Wydarzenia

Nieletni motorowerzysta zderzył się z samochodem

Data publikacji 29.09.2011

O dużym szczęściu może mówić kierujący motorowerem, niespełna 13-letni krośnianin, który nie doznał żadnych obrażeń po zderzeniu się z samochodem osobowym. Chłopiec jechał bez kasku i nie miał uprawnień do prowadzenia takich pojazdów. Na przejażdżkę wybrał się bez wiedzy rodziców.
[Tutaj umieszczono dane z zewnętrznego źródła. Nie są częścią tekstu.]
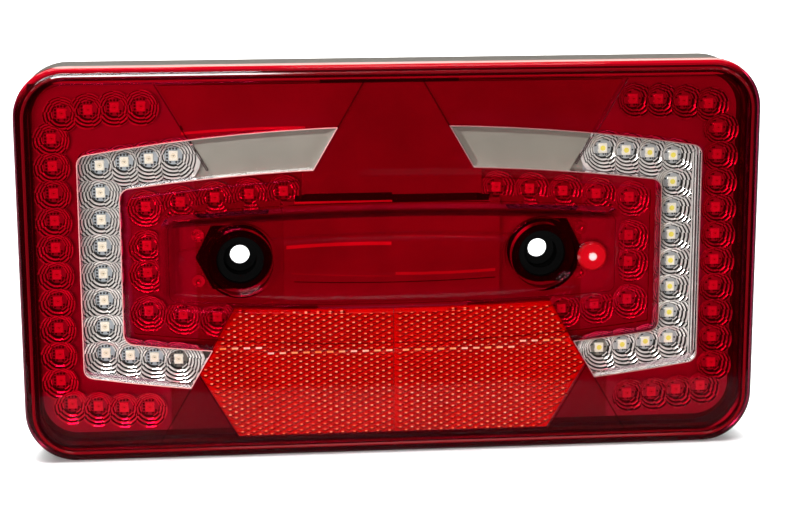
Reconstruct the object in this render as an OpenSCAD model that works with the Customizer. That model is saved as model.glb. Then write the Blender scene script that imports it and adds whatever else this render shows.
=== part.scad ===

O dużym szczęściu może mówić kierujący motorowerem, niespełna 13-letni krośnianin, który nie doznał żadnych obrażeń po zderzeniu się z samochodem osobowym. Chłopiec jechał bez kasku i nie miał uprawnień do prowadzenia takich pojazdów. Na przejażdżkę wybrał się bez wiedzy rodziców.

 
Wczoraj, około godz. 15, Policja została powiadomiona o kolizji z udziałem samochodu i motoroweru, do której doszło na ul. Żniwnej w Krośnie. Na miejscu policjanci ustalili, że kierujący motorowerem malaguti niespełna 13-letni krośnianin, podczas pokonywania zakrętu stracił panowanie nad tym pojazdem, zjechał na lewy pas drogi i uderzył w przód jadącego w przeciwnym kierunku seata incę. Na szczęście, chociaż chłopiec jechał bez kasku, tym razem wszystko skończyło się na strachu. Przeprowadzone standardowo badanie stanu trzeźwości wykazało, że zarówno motorowerzysta, jak i 21-letni kierowca samochodu byli trzeźwi.
 
Podczas wyjaśniania szczegółów zdarzenia policjanci ustalili, że motorower jest zarejestrowany ale13-latek nie ma przy sobie ani dowodu rejestracyjnego, ani dokumentu potwierdzającego zawarcie obowiązkowego ubezpieczenia OC. Z racji wieku, chłopiec nie miał również uprawnień do kierowania takimi pojazdami. Kartę motorowerową może bowiem uzyskać osoba, mająca ukończone 13 lat.
 
Po zakończeniu czynności na miejscu kolizji, funkcjonariusze doprowadzili nieletniego do miejsca zamieszkania i przekazali pod opiekę matki. Okazało się wówczas, że chłopiec zabrał stojący w domu motorower bez wiedzy rodziców, pojazd nie miał badań technicznych, a termin ważności polisy OC upłynął kilka miesięcy temu.
 
W tej sytuacji policjanci zatrzymali dowód rejestracyjny motoroweru, a o braku ubezpieczenia powiadomiony zostanie Ubezpieczeniowy Fundusz Gwarancyjny.
 
Ponieważ głównym uczestnikiem sprawy jest nieletni, informacja o zdarzeniu trafi również do sądu rodzinnego.